If you answer yes to at least 7 of these, a hybrid system is likely a viable option. If you answer no to more than 3, reconsider or adjust your expectations.

Synthesis and Next Actions

Mass timber hybrids are not a one-size-fits-all solution, but for the right project they offer compelling advantages in speed, sustainability, and occupant experience. This guide has provided benchmark strategies across frameworks, execution, economics, risks, and decision-making. Now, the next step is to apply these insights to your specific project.

Key Takeaways

• Choose your hybrid framework based on spans, height, seismic, and repetition (TCC, steel infill, or concrete core).
• Plan for higher coordination effort and longer procurement lead times; build these into your schedule and budget.
• Use benchmarks like connection types, floor cycle time, and moisture content to track progress and identify issues early.
• Mitigate common risks (tolerance mismatch, moisture, code surprises) with early engagement and adjustable detailing.
• Position your firm with case studies and technical content to attract hybrid projects.

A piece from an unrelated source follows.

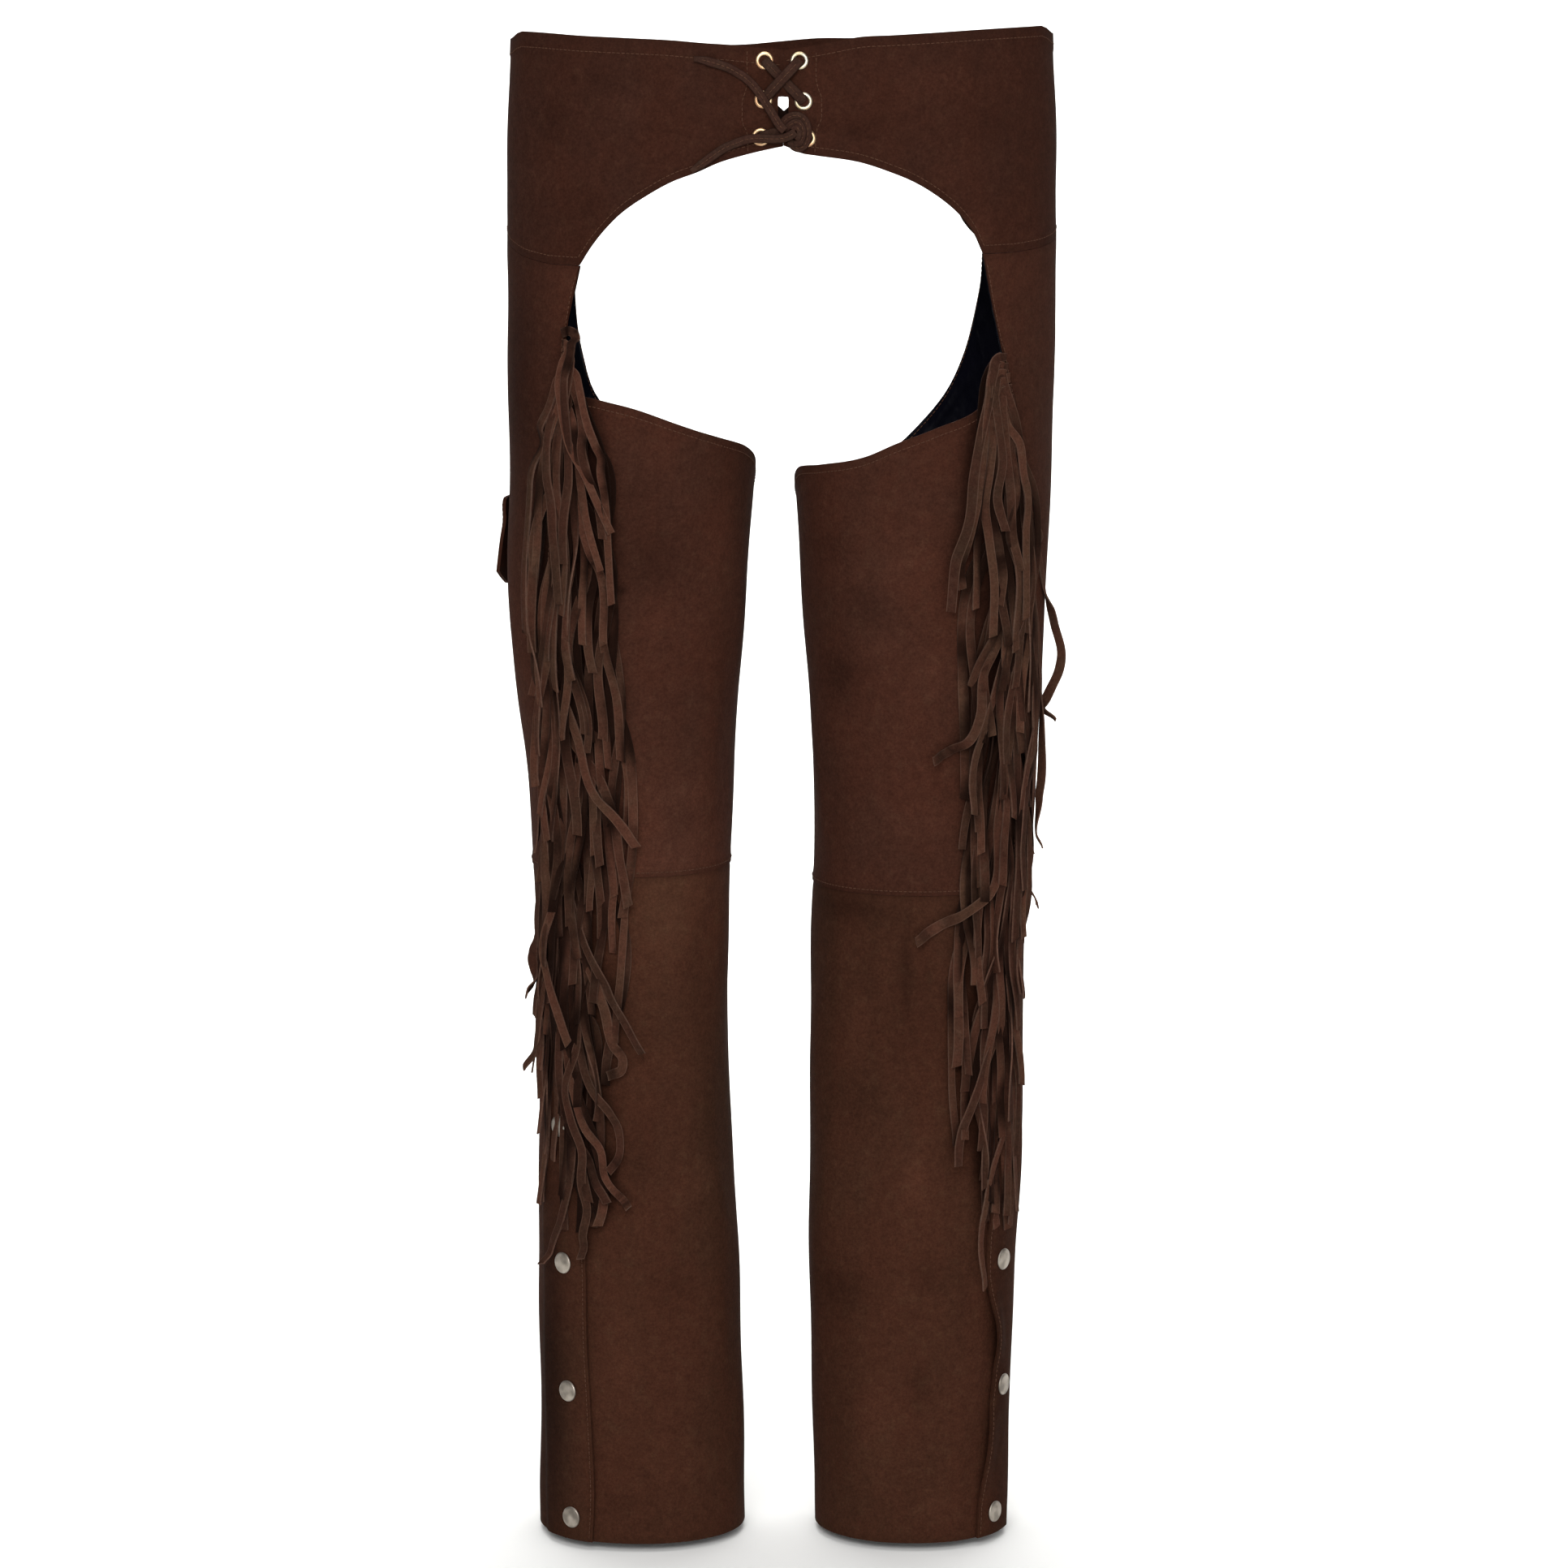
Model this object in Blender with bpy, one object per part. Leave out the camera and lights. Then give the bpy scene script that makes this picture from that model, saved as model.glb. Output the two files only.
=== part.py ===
"""Fringed suede chaps, worn form, hanging from the waist.

The back of the chaps faces -Y and +Z is up.  The origin is the middle of the waist opening.
Lengths in the tables are millimetres and angles are degrees; MM and math.radians convert them.
"""
import math

import bmesh
import bpy
import numpy as np
from mathutils import Vector

MM = 0.001
WALL = 1.8 * MM             # thickness of the suede
LINING_WALL = 1.0 * MM      # thickness of the lining cloth
GAP = 0.3 * MM              # clearance wherever two pieces meet
HEM = -1045.0 * MM          # height of the trouser hem, the same all round

# ------------------------------------------------------------------ small tools


def soft_curve(at, xs, ys):
    """Smooth curve through the points (xs, ys): a cubic in each span, with averaged slopes."""
    xs = np.asarray(xs, float)
    ys = np.asarray(ys, float)
    if xs[0] > xs[-1]:
        xs = xs[::-1]
        ys = ys[::-1]
    slopes = np.gradient(ys, xs)
    at = np.clip(np.asarray(at, float), xs[0], xs[-1])
    span = np.clip(np.searchsorted(xs, at, side="right") - 1, 0, len(xs) - 2)
    width = xs[span + 1] - xs[span]
    t = (at - xs[span]) / width
    start = ys[span] * (1 + 2 * t) * (1 - t) ** 2 + slopes[span] * width * t * (1 - t) ** 2
    end = ys[span + 1] * (3 - 2 * t) * t ** 2 + slopes[span + 1] * width * t ** 2 * (t - 1)
    return start + end


def ease(t):
    """0 to 1 with flat ends."""
    t = np.clip(t, 0.0, 1.0)
    return t * t * (3.0 - 2.0 * t)


def finish_material(name, rgb, roughness, metallic=0.0):
    material = bpy.data.materials.new(name)
    material.use_nodes = True
    shader = material.node_tree.nodes["Principled BSDF"]
    shader.inputs["Base Color"].default_value = (*rgb, 1.0)
    shader.inputs["Roughness"].default_value = roughness
    shader.inputs["Metallic"].default_value = metallic
    material.diffuse_color = (*rgb, 1.0)
    return material


def add_object(name, bm, material, smooth_angle=40.0):
    """Turn a bmesh into a named object whose faces point outwards."""
    bmesh.ops.recalc_face_normals(bm, faces=bm.faces)
    mesh = bpy.data.meshes.new(name)
    bm.to_mesh(mesh)
    bm.free()
    mesh.shade_smooth()
    mesh.set_sharp_from_angle(angle=math.radians(smooth_angle))
    thing = bpy.data.objects.new(name, mesh)
    bpy.context.scene.collection.objects.link(thing)
    thing.data.materials.append(material)
    return thing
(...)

Immediate Actions for Your Team

1. Conduct a feasibility study using the decision checklist above. Score each hybrid option against your project constraints.
2. Identify a timber supplier and a structural engineer with hybrid experience. Request references and visit a completed project if possible.
3. Set up a coordination meeting between the concrete, steel, and timber teams before design development. Discuss tolerances, connection types, and sequencing.
4. Develop a moisture management plan and a code compliance narrative. Share with the building official early.
5. Create a benchmark tracker with key metrics (e.g., number of unique connection types, planned vs. actual floor cycle, budget contingency usage). Update it weekly during construction.

Hybrid construction is evolving rapidly. Stay connected with industry groups, attend conferences, and share your lessons learned. The more we collaborate, the better our benchmarks become.